Depending on use case the SSD may be very sub-optimal (which is why I went with the tiered storage [i.e. fusion drive]) since I was doing a lot of read/write to the disk (database) which is very very unhealthy to a SSD. The lifespan of a SSD is surprisingly poor particularly in that use case. And I was also surprised at how hot our SSDs got in an enterprise RAID use case. They were hot enough that I went back to 15000 rpm spinning storage actually as it was cooler.

Its not so much a performance issue as an accessibility issue. There’s no easy way to open the iMac if the drive fails and I’ve had enough spinning drives fail that there was no way I would want one in a $4000 sealed box (although limit experience I have never had an issue with a SSD). That said your argument makes it even more apparent as to why I need to have more DAS storage that I can work off and save all the read write cycles to my main drive.

One more option I just thought of - if you’re happy with the performance of USB connected drives, why not just use them individually as needed? Find a USB-SATA adapter that meets your needs, and drop drives in as needed.

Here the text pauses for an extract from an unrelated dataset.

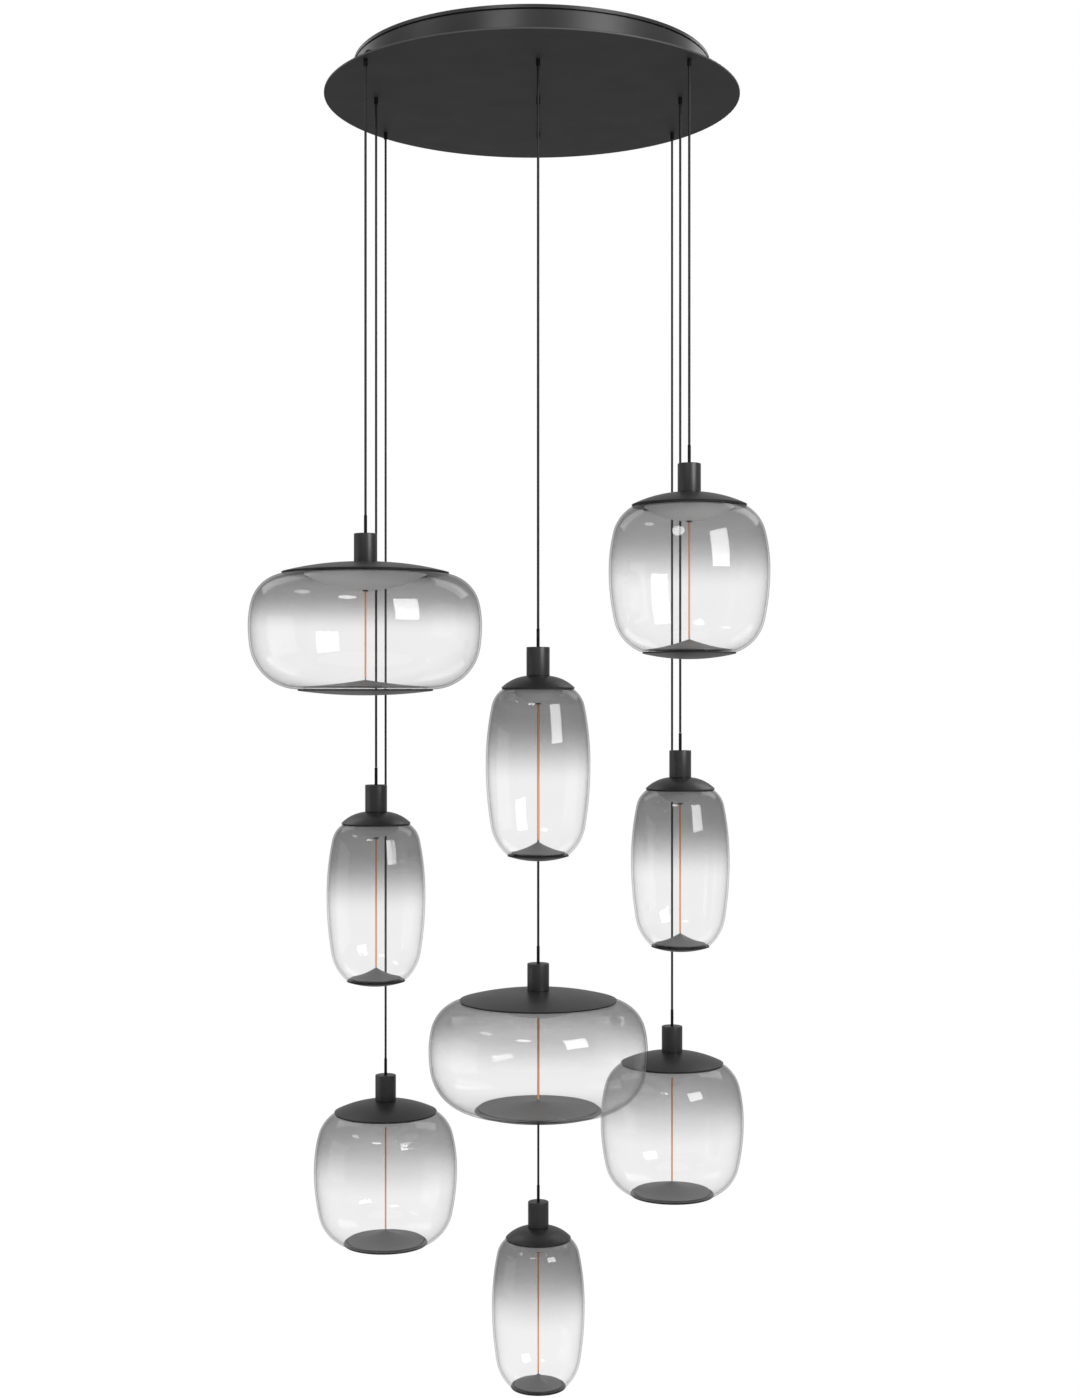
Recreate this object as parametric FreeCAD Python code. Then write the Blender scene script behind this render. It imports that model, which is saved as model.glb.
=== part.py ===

I’ve been using spare drives connected to bare (i.e. removed from enclosure) adapters for years. I keep my (~400GB) iPhoto/Photos library on one, my primary backup on another, and I just plug them in as needed. The adapter may eventually get damaged but (again) I’ve been doing this for many years. I used to have a piece of velcro on my MBP lid cover, but I do so little video editing these days, I just lay it on the surface behind the machine when I need to connect.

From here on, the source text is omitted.